Contact: Geoff Ryan (718/595-6600)

Students From New York City And Watershed Work Together On Stream Restoration In Greene County

On Tuesday May 1, approximately sixty students from New York City's High School for Environmental Studies will join students from Margaretville Central School and South Kortright Central School to work on a stream restoration project on the East Kill in Greene County, according to Commissioner Joel A. Miele Sr., P.E., of the New York City Department of Environmental Protection. The East Kill originates in the Town of Jewett and flows into the Schoharie Creek about ten miles above the City's Schoharie Reservoir.

"This is a wonderful opportunity for students from City and watershed schools to get hands-on experience in stream restoration and in learning about the importance of protecting stream habitats and drinking water at the source," said Commissioner Miele.

The students will assist the Greene County Soil and Water Conservation District (GCSWCD) staff in planting live willow posts and tree seedlings on a restored stream reach near Beaches Corners in the Town of Jewett. This type of planting or "bioengineering" utilizes roots of woody plants to anchor soil and to provide additional bank stability. Native species of willows will be harvested nearby and transplanted to streamsides along with tree seedlings provided by the State Tree Nursery in Saratoga.

DEP's Stream Management Program and the GCSWCD have developed a multi-year partnership to restore stream stability on the Batavia Kill, another tributary of the Schoharie. This site on the East Kill is one of several that have been restored recently to stable channel dimensions, thereby reducing stream bank erosion and the resultant turbidity in the water. Riparian vegetation is critical to restoring aquatic habitat, which is beneficial to fish and other stream life.

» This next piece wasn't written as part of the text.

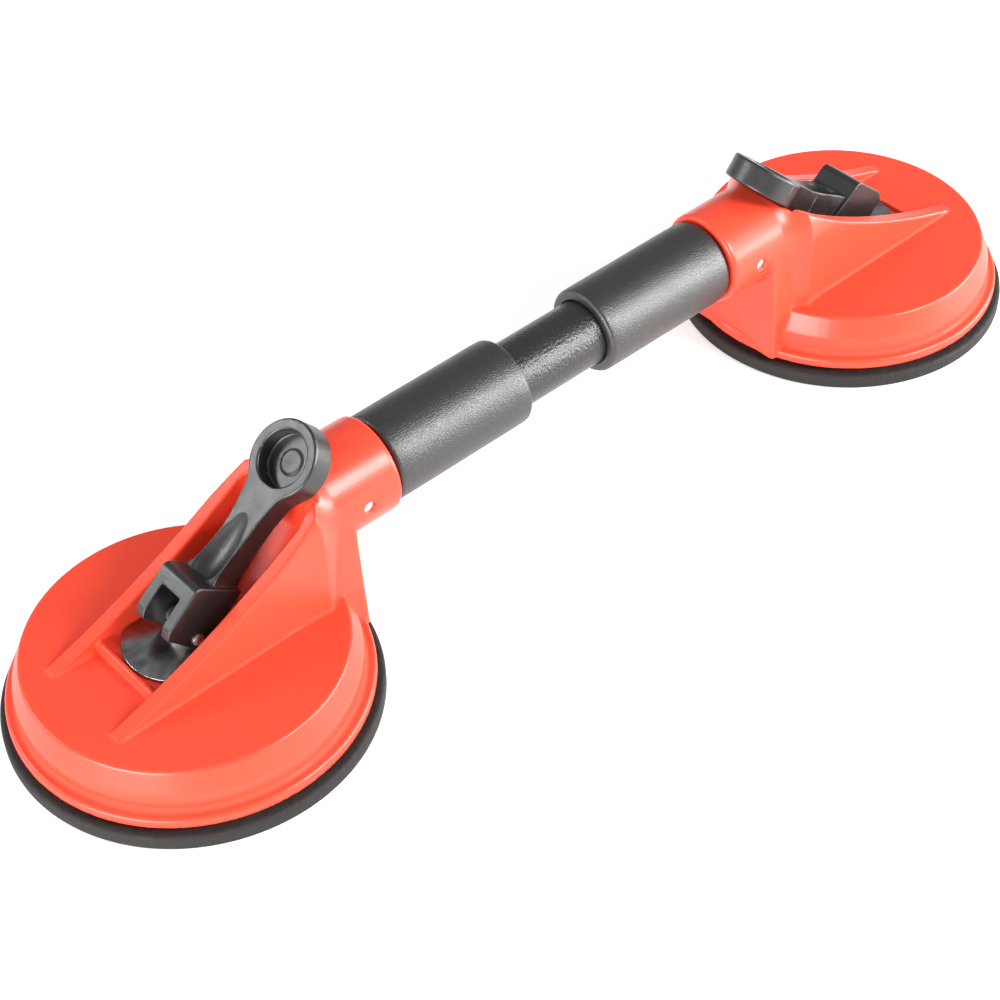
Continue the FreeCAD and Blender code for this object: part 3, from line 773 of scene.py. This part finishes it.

"We are pleased that we can provide an outdoor classroom for high school students that demonstrates our current knowledge about stream restoration and the long term protection of water quality," said Rene Van Schaack, GCSWCD Executive Director. "In our years of experience constructing this kind of stream restoration project, we've seen that the vegetation component really sets the project up for longer-term stability, just like in naturally stable streams. Without it, the project just isn't finished."

"We are excited about working with upstate students on a cooperative project in the New York City Watershed," said Michael Zamm, Director of Education at the Council on the Environment of New York City (CENYC).

The Council is a privately funded citizens' organization in the Office of the Mayor. The students from the City are involved in the Council's Water Conservation/Watershed Education Program, which received funding for this upstate-downstate educational project from the Catskill Watershed Corporation (CWC) Public Education Grants Program. The CWC is a non-profit organization that administers many of the partnership programs set forth in the Watershed Memorandum of Agreement of January 1997. As part of that Agreement, DEP helps to fund CWC, the Watershed Agricultural Council and other programs in the watershed that benefit both the community and drinking water quality.